◆ **Your task**:
Your task is to write out the complete listing exactly as it is shown.

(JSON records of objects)
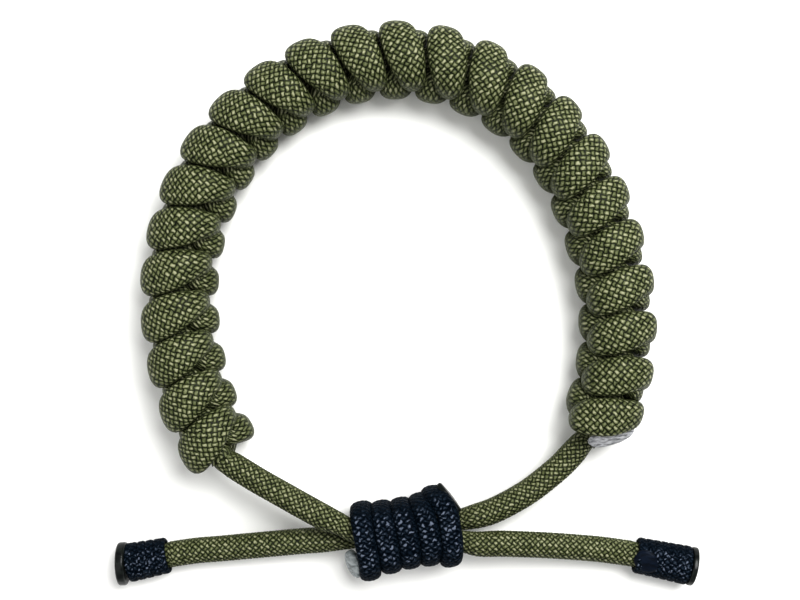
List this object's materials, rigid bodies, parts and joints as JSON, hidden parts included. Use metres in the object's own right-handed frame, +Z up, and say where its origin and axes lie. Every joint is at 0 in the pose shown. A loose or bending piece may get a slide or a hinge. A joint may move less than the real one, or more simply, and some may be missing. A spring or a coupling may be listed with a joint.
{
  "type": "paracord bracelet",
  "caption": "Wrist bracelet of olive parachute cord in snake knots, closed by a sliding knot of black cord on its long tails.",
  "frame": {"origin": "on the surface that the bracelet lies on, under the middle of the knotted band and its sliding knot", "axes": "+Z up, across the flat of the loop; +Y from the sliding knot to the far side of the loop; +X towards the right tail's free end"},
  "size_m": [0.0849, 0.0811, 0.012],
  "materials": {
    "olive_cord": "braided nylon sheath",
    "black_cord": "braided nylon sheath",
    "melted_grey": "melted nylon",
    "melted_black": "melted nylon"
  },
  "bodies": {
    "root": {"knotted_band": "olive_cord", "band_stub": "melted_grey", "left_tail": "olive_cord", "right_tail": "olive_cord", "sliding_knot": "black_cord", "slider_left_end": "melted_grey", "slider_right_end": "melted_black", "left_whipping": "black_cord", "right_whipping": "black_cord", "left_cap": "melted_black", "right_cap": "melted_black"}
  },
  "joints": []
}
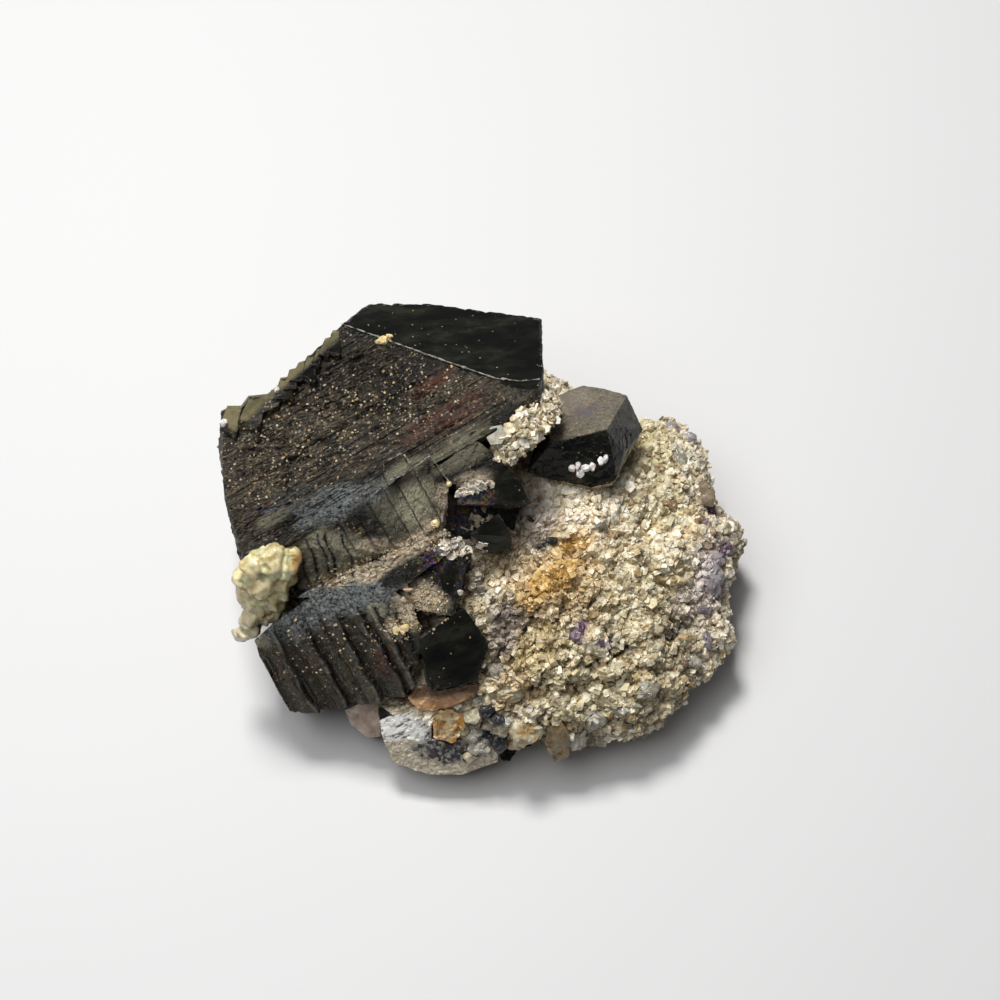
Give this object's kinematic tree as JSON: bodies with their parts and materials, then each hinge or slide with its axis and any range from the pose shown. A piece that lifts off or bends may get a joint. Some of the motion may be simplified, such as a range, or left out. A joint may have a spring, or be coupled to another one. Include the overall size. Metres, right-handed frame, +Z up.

◆ **Task answer**:
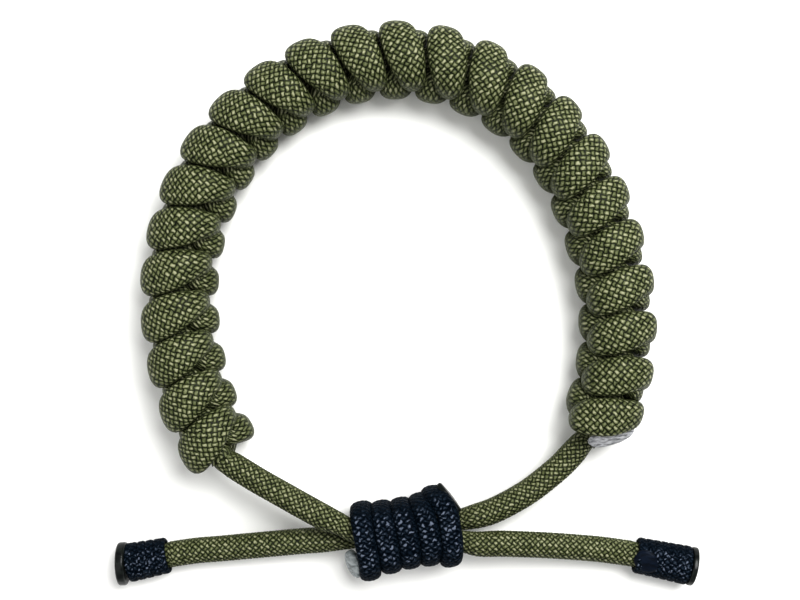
List this object's materials, rigid bodies, parts and joints as JSON, hidden parts included. Use metres in the object's own right-handed frame, +Z up, and say where its origin and axes lie. Every joint is at 0 in the pose shown. A loose or bending piece may get a slide or a hinge. A joint may move less than the real one, or more simply, and some may be missing. A spring or a coupling may be listed with a joint.
{
  "type": "paracord bracelet",
  "caption": "Wrist bracelet of olive parachute cord in snake knots, closed by a sliding knot of black cord on its long tails.",
  "frame": {"origin": "on the surface that the bracelet lies on, under the middle of the knotted band and its sliding knot", "axes": "+Z up, across the flat of the loop; +Y from the sliding knot to the far side of the loop; +X towards the right tail's free end"},
  "size_m": [0.0849, 0.0811, 0.012],
  "materials": {
    "olive_cord": "braided nylon sheath",
    "black_cord": "braided nylon sheath",
    "melted_grey": "melted nylon",
    "melted_black": "melted nylon"
  },
  "bodies": {
    "root": {"knotted_band": "olive_cord", "band_stub": "melted_grey", "left_tail": "olive_cord", "right_tail": "olive_cord", "sliding_knot": "black_cord", "slider_left_end": "melted_grey", "slider_right_end": "melted_black", "left_whipping": "black_cord", "right_whipping": "black_cord", "left_cap": "melted_black", "right_cap": "melted_black"}
  },
  "joints": []
}
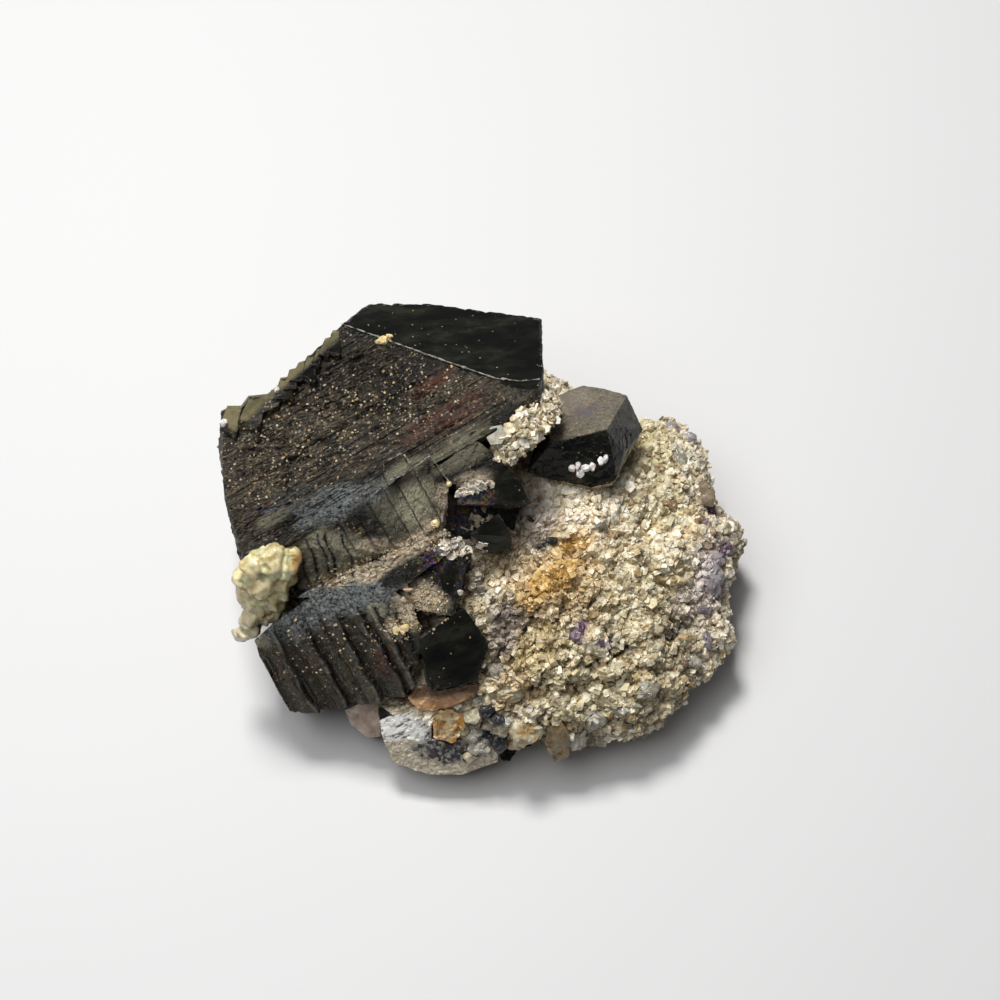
Give this object's kinematic tree as JSON: bodies with their parts and materials, then each hinge or slide with its axis and any range from the pose shown. A piece that lifts off or bends may get a joint. Some of the motion may be simplified, such as a range, or left out. A joint may have a spring, or be coupled to another one. Include the overall size. Metres, right-handed frame, +Z up.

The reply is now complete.